Judge Refused ACS:Law Quit Judicial ScrutinyAdded: Thursday, February 10th, 2011
Category: Recent Headlines Involving File Sharing > Ridiculous Criminal Trials
Tags:ET, p2p, Torrent, Piracy, Peer To Peer, Network, Hackers, Internet, BitTorrent, Google, utorrent, bitcomet, extratorrent, 2010, www.extrattorrent.com
In spite of the ACS:Law’s decision to get out of the mass litigation business, UK judge Birss QC disagreed, saying that such notices of discontinuance are to be set aside being just an abuse of process. The reason explained is that the plaintiffs would gain an advantage to be used in notices in the future.
A week ago anti-piracy law firm ACS:Law, along with its client MediaCAT, announced their decision to quit the mass BitTorrent lawsuit game. The two had supposedly agreed on a deal, trying to defend as many as twenty-seven file-sharing cases lumped together by UK Patents County Court Judge due to their “unusual peculiarities”. Regardless of the parties’ efforts to have all the cases dropped, the judge ordered for them to proceed, questioning their standing to drop the lawsuits at all. In other words, the judge has got the impression that there was an attempt to avoid any judicial scrutiny.

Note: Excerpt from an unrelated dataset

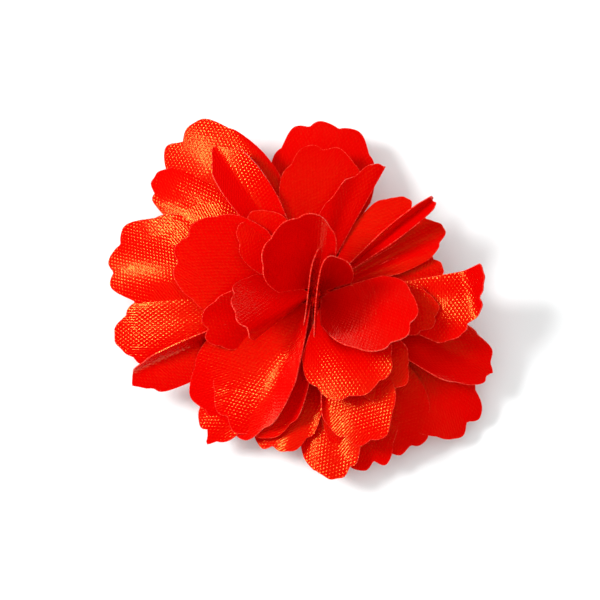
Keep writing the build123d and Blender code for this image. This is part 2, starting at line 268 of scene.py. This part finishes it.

The main problem of the cases is that the revenue-sharing agreement between ACS:Law and MediaCAT likely violated the Solicitors Code of Conduct, which made the defendants’ attorney think that the defendants deserved “off the scale” damages for “wasted costs”. That’s how the hunter became the hunted.
UK judge believes that the notices of discontinuance are to be set aside, being an abuse of process, because a licensee would gain an advantage which can be used in further notices whereby the alleged infringers are threatened with warnings avoiding judicial scrutiny.
The ruling, which was finally released a few days ago, shows that the judge is quite upset with the whole affair. For example, the judge wrote that the damages claimed deserve some scrutiny. If the plaintiffs can prove just a single download, it means that only one sale of one work has been lost in a case, which can’t result to $800 claimed. Besides, it means that the majority of this amount must be taken up with legal costs. In this case, the demands and actual losses are largely disproportionate unless there is any evidence of the bigger scale infringement.
In other words, rights owners should be quite nervous, since the judge is about to decide that the damages sought are around $5 instead of $800. While it’s not clear where the case goes further, both MediaCAT and ACS:Law are suspected to be wishing they had never embarked on this “pay-up-or-else” business model.